Thanks for joining us, here’s a quick wrap of the day.
- Critics are questioning how the Liberals can promise to bring more coal and gas into the system while pledging to reduce emissions as the party tries to paper over climate policy divisions. After announcing yesterday the party was abandoning net zero, Opposition Leader Sussan Ley has also tried to quell concerns the party is moving away from environmental protection, especially with younger voters. “If energy is unaffordable, everything is unaffordable,” she said today.
Australians who commit a crime could have their working with children check revoked as soon as they’re found guilty by the end of 2026, as part of a set of reforms aimed at better protecting young people from predators.
Federal Attorney-General Michelle Rowland used a meeting of her state and territory counterparts on Friday to announce $37 million in funding towards enhanced national monitoring of working with children checks.

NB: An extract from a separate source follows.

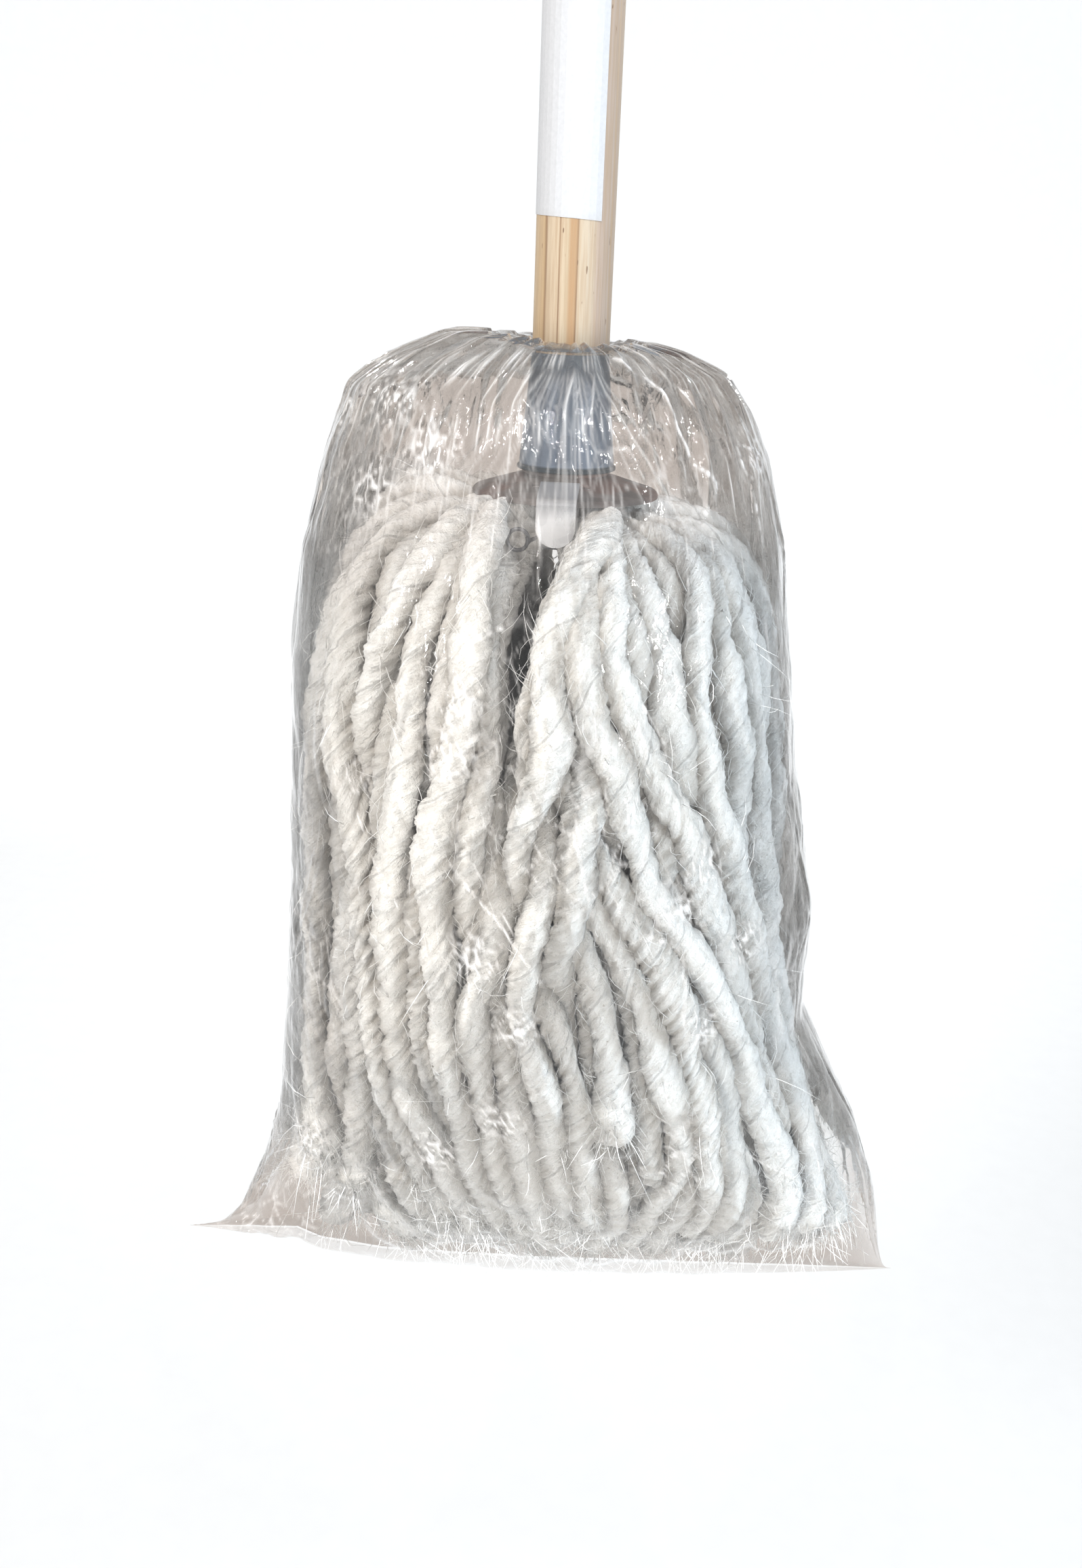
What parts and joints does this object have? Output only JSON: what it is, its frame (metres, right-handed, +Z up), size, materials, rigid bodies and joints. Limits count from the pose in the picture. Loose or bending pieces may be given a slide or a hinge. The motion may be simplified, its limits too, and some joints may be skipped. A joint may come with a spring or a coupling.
{
  "type": "string mop",
  "caption": "Cotton string mop on a long round wooden handle, its metal socket and plate head in a clear film sleeve bag gathered at the handle's foot.",
  "frame": {"origin": "under the handle's axis at the height of the bag's lowest corner, the bottom centre of the whole object", "axes": "+Z up along the handle, -Y towards the side that shows the tongue and the yarn's parting, +X to the right"},
  "size_m": [0.2724, 0.1664, 1.505],
  "materials": {
    "pine_wood": "bare sanded pine with brown grain lines",
    "label_paper": "blank white paper sticker",
    "galvanised_steel": "blue-grey zinc coating",
    "plate_steel": "dull brownish-grey pressed sheet",
    "strap_steel": "bright zinc-plated strip",
    "cotton_yarn": "off-white soft-twisted cotton",
    "clear_film": "clear glossy wrinkled polythene film"
  },
  "bodies": {
    "handle": {"handle": "pine_wood", "handle_label": "label_paper"},
    "head": {"socket_ferrule": "galvanised_steel", "top_plate": "plate_steel", "clamp_strap": "strap_steel", "socket_rivet_left": "strap_steel", "socket_rivet_right": "strap_steel", "yarn_tie_wire": "strap_steel", "yarn_bundle_01": "cotton_yarn", "yarn_bundle_02": "cotton_yarn", "yarn_bundle_03": "cotton_yarn", "yarn_bundle_04": "cotton_yarn", "yarn_bundle_05": "cotton_yarn", "yarn_bundle_06": "cotton_yarn", "yarn_bundle_07": "cotton_yarn", "yarn_bundle_08": "cotton_yarn", "yarn_bundle_09": "cotton_yarn", "yarn_bundle_10": "cotton_yarn", "yarn_bundle_11": "cotton_yarn", "yarn_bundle_12": "cotton_yarn"},
    "bag": {"bag_film": "clear_film"}
  },
  "joints": [
    {"name": "head_pull_off", "type": "slide", "parent": "handle", "child": "head", "axis": [0, 0, -1], "range_m": [0, 0.06]},
    {"name": "bag_pull_off", "type": "slide", "parent": "head", "child": "bag", "axis": [0, 0, -1], "range_m": [0, 0.37], "deforming": ["bag_film"]}
  ]
}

- The prime minister said he supported Australia’s Border Force in protecting the country’s borders after footage exposed the force’s purchasing of old boats to give to illegal fishers and people smugglers who sail into Australian waters in unseaworthy craft.
- The Australian sharemarket has slumped after Wall Street sank to its second-worst day since April, amid questions over whether AI stocks are overvalued and whether cuts to interest rates will actually happen.

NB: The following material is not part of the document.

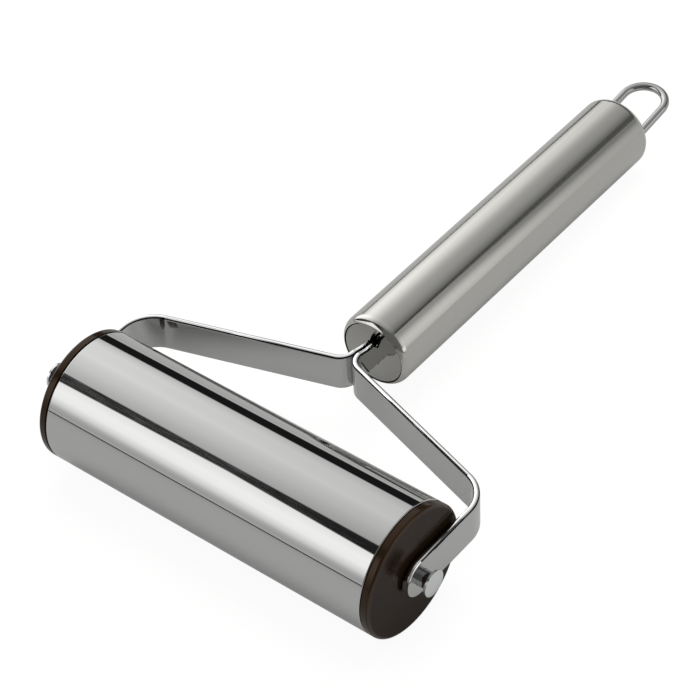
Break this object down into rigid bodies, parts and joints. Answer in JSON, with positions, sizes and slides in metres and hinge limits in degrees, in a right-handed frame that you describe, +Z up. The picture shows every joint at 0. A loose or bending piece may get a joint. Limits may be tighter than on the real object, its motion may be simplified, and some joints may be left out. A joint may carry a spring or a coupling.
{
  "type": "dough roller",
  "caption": "Hand roller for dough: a free-turning polished steel drum with brown plastic end caps in a steel yoke, on a tubular handle with a wire hanging loop.",
  "frame": {"origin": "on the table, under the middle of the whole roller's box, with the roller lying on its drum and on the lower edge at the end of its handle", "axes": "+X along the drum's axle, +Y towards the end of the handle with the hanging loop, +Z up"},
  "size_m": [0.1442, 0.2418, 0.042],
  "materials": {
    "drum_polished_steel": "mirror-polished stainless steel tube",
    "cap_brown_plastic": "glossy moulded dark brown plastic",
    "axle_polished_steel": "polished stainless steel",
    "strip_satin_steel": "satin stainless steel strip with polished, rounded edges",
    "handle_satin_steel": "satin stainless steel tube, brushed along its length",
    "plug_polished_steel": "polished stainless steel disc",
    "loop_polished_wire": "bright polished steel wire"
  },
  "bodies": {
    "yoke": {"arm_left": "strip_satin_steel", "arm_right": "strip_satin_steel", "tang_rivets": "strip_satin_steel", "handle_tube": "handle_satin_steel", "handle_front_plug": "plug_polished_steel", "handle_rear_plug": "plug_polished_steel", "hanging_loop": "loop_polished_wire"},
    "axle": {"axle_rod": "axle_polished_steel", "axle_head_left": "axle_polished_steel", "axle_head_right": "axle_polished_steel"},
    "drum": {"roller_shell": "drum_polished_steel", "end_cap_left": "cap_brown_plastic", "end_cap_right": "cap_brown_plastic"}
  },
  "joints": [
    {"name": "drum_spin", "type": "hinge", "parent": "yoke", "child": "axle", "pos_m": [0, -0.09993, 0.021], "axis": [1, 0, 0], "continuous": true},
    {"name": "drum_shift", "type": "slide", "parent": "axle", "child": "drum", "axis": [1, 0, 0], "range_m": [-0.0046, 0.0008]}
  ]
}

The BBC has apologised to Donald Trump over edits it made to a 2021 speech that appeared to show him directly inciting his supporters to riot at the US Capitol, but says it will not pay compensation.
The corporation also said it will not air the 2024 edition of its Panorama program again. Earlier, it emerged that another BBC program, Newsnight, showed a similar edit of Trump’s speech in 2022.
- ANZ Bank’s culture suffered from problems including complacency, a lack of curiosity and a reluctance to deliver bad news, a new analysis released by the bank says.
- In other bank news, Westpac has paid back more than $50 million to almost 47,000 staff who were underpaid by the banking giant over 11 years due to a series of failures in its systems.